**What you should do:** Output the lines below exactly, please, from the first line until the line with "mouth_chamfer = 0.15", counting both.

>> START

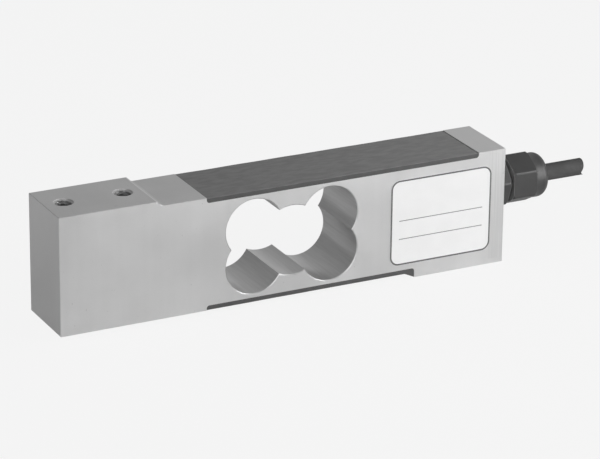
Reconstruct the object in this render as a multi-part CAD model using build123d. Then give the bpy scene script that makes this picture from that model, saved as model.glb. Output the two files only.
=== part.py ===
from build123d import *
import math
import os

# Single point load cell: a milled bending beam with a four lobed opening, potted strain gauges
# above and below it, and a cable gland in one end face.
# The origin is the centre of the two tapped holes of the lower pad, on the pad's face.
# +X runs along the beam to the cable end, +Y from the labelled side to the back, +Z up.
# Lengths are millimetres and angles are degrees.

# Beam
beam_length = 150.0
beam_width = 23.0
core_height = 36.2
pad_height = 1.5
pad_length = 31.5
step_run = 2.2
edge_chamfer = 0.15

# Tapped holes, two in each pad
hole_inset = 6.35
hole_spacing = 19.05
thread_radius = 3.0
thread_depth = 12.0
mouth_chamfer = 0.15

# Opening of four lobes and a round throat, centred between the two flats
opening_from_load_end = 76.1
lobe_radius = 9.5
lobe_pitch = 25.4
lobe_web = 1.25
throat_radius = 11.2
rim_chamfer = 0.25

# Grooves for the potting
groove_depth = 1.6
groove_from_load_end = 47.5
groove_from_cable_end = 9.6
groove_corner = 0.9
potting_recess = 0.15
potting_round = 0.15
potting_gap = 0.02
bead_run = 3.3
bead_rise = 1.5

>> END

**The response:**
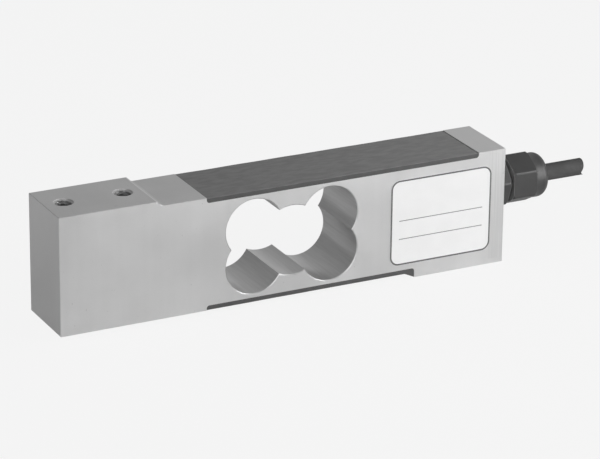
Reconstruct the object in this render as a multi-part CAD model using build123d. Then give the bpy scene script that makes this picture from that model, saved as model.glb. Output the two files only.
=== part.py ===
from build123d import *
import math
import os

# Single point load cell: a milled bending beam with a four lobed opening, potted strain gauges
# above and below it, and a cable gland in one end face.
# The origin is the centre of the two tapped holes of the lower pad, on the pad's face.
# +X runs along the beam to the cable end, +Y from the labelled side to the back, +Z up.
# Lengths are millimetres and angles are degrees.

# Beam
beam_length = 150.0
beam_width = 23.0
core_height = 36.2
pad_height = 1.5
pad_length = 31.5
step_run = 2.2
edge_chamfer = 0.15

# Tapped holes, two in each pad
hole_inset = 6.35
hole_spacing = 19.05
thread_radius = 3.0
thread_depth = 12.0
mouth_chamfer = 0.15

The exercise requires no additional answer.